Worüber die Finanzwelt spricht

Worüber die Finanzwelt spricht

Last Updated on 2021-10-20

Mag. Manfred Kainz

Im Schatten der Pandemie zeichnen sich einige Veränderungen am Kapitalmarkt ab. Die digitale Transformation hat sich stark, umfassend und dauerhaft beschleunigt. Die Themen Nachhaltigkeit und ESG haben ebenfalls massiv an Gewicht gewonnen. Die Zukunftsfragen zur Inflation und Zinspolitik rücken verstärkt in den Fokus. Wie sehen all das jene, die täglich in ihrer Unternehmenspraxis damit umgehen müssen? Das war die Frage an ein hochkarätiges Diskussionspanel bei der Jahreskonferenz 2021 des Cercle Investor Relations Austria (CIRA) am 13. Oktober im erfreulich vollen Saal des Hilton Vienna Park.

Harald Hagenauer, Leiter Investor Relations, Konzernrevision & Compliance der Österreichischen Post AG sowie CIRA-Vorsitzender, nannte gleich ein Dutzend Themen, die die Wirtschaftswelt beschäftigen: Engpässe in der Lieferkette, Arbeitskräftemangel, Wachstum bzw. Aufschwung, Staatsverschuldung, Digitalisierung, Inflation (mit steigenden Einkaufspreisen), Zinsentwicklung, ESG/Nachhaltigkeit/ökologischer Wandel, Kryptowährungen, Regulierung für Banken und Kapitalmarkt, Neue Reporting Standards sowie virtuelle versus physische Roadshows.

Es gibt unheimlich viel Regulierung, die wir umzusetzen haben und die die ganze Finanzwelt betrifft“, ergänzte Angelika Sommer-Hemetsberger, Vorstandsmitglied der Oesterreichischen Kontrollbank. Beim Thema Nachhaltigkeit gehe es nun um die Einbeziehung der Nachhaltigkeitsrisiken in die gesamte Risikobeurteilung. Investoren würden bei Emittenten danach fragen: „Es kommt viel Bewegung hinein von der Investorenseite.“

Environment, Social, Governance

Nico Baader, Vorstandsvorsitzender der Baader Bank AG, sparte nicht mit Kritik: „Am weitesten hinten bei ESG-Themen ist die Politik“ mit den Rahmenwerken und sie bediene sich der Banken.

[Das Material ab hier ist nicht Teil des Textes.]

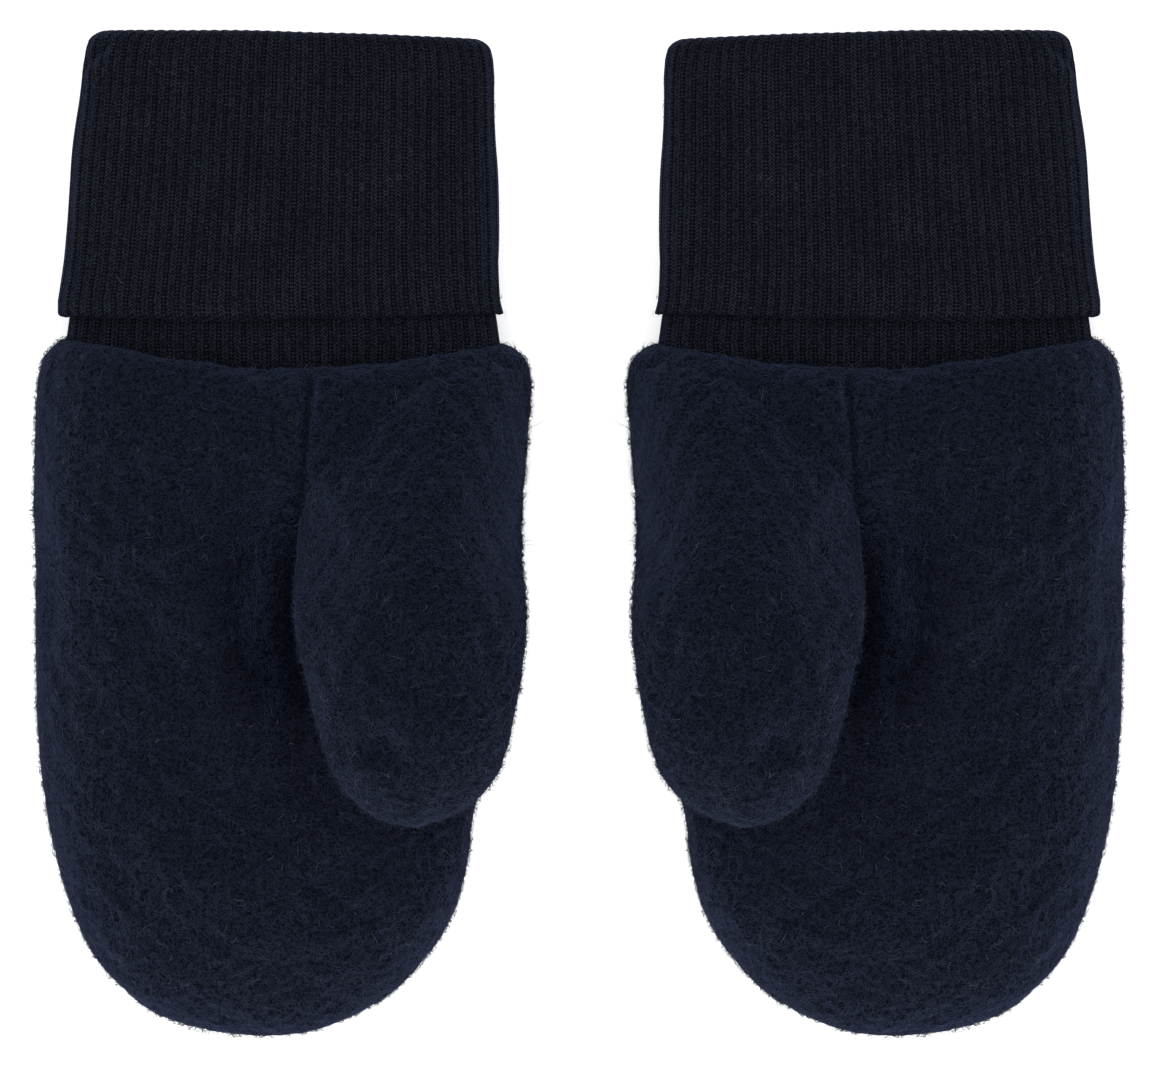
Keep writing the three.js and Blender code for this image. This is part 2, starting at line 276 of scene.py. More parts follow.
def superellipse(width, height, angles, squareness):
    """Points of a rounded section about its centre: an ellipse at squareness 2, boxier above."""
    x = width / 2 * signed_power(np.cos(angles), 2 / squareness)
    z = height / 2 * signed_power(np.sin(angles), 2 / squareness)
    return np.stack([x, z], axis=1)


def section_angles(form, start, end, spacing):
    """Angles that walk evenly round the form's widest section between two angles."""
    widest = spline(form["rows"], np.array([len(form["rows"]) * WIDEST_SHARE]))[0]
    _, left, _, right, _, _, bottom, top = widest
    dense = np.linspace(start, end, 4000)
    points = superellipse(right - left, top - bottom, dense, form["squareness"])
    length = np.linalg.norm(np.diff(points, axis=0), axis=1).sum()
    share = even_steps(points, max(8, int(length / spacing)))
    return start + share * (end - start)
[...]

Für diese Kosten werde man aber von der Politik nicht entlohnt.

Laut Friedrich Mostböck, Leiter des Group Research der Erste Group Bank AG und ÖVFA-Präsident, sind heute bereits gut 35 Prozent aller Assets under Management ESG-orientiert, das sei „Mainstream geworden“. Auch wenn noch nicht alle Detailstandards definiert sind, bringe die „Begriffsdefinition“ ESG Unternehmen weiter und werde die Märkte (weiter) bewegen.

Für Reinhard Florey, CFO der OMV AG, seien die Banken bei der Nachhaltigkeit zwar Treiber, aber darauf angewiesen, dass die Unternehmen etwas tun: „Transformation ist die Herausforderung: neue Lösungen und Technologien finden.“ Aber es müsse respektiert werden, dass die Umsetzung von Innovationen und Skalierung in der Wertschöpfungskette auch Zeit brauche. Anreizsysteme sollten so platziert werden, dass in F&E investiert wird.

Inflationsgespenst

Was die allgemeine Wirtschaftsentwicklung betrifft, so ist Baader skeptisch: Die Inflation werde weiter steigen, die negative Realverzinsung tue nicht gut, es drohen Arbeitskämpfe um höhere Löhne: „Das Umfeld ist kein gutes.“ Sein „relativ düsteres Szenario“: Die EZB werde in ein Dilemma zwischen Zinserhöhung und hochverschuldeten Staaten kommen. Viel Geld werde aus dem Euro rausgehen, u.a. in Kryptowährungen.

Zwar stehen die „Zeichen auf Wachstum“, aber die Themen Staatsverschuldung und Inflation werden in anderen Ländern noch weitaus schwieriger werden als bei uns, erwartet Sommer-Hemetsberger.

Laut Mostböck hatte die Pandemie außerordentliche „Sondereffekte“ für das Wachstum gebracht – beispielsweise eingebrochene Rohstoffpreise. Eigentlich werde man erst im Frühling 2022, wenn die Sondereffekte draußen sind, feststellen können, wie die Core-Inflation aussieht.

Florey gibt wenig auf Prognosen, „wir rechnen in Szenarien“. Man müsse als Unternehmen für verschiedene Szenarien Antworten finden und sich darauf einstellen“.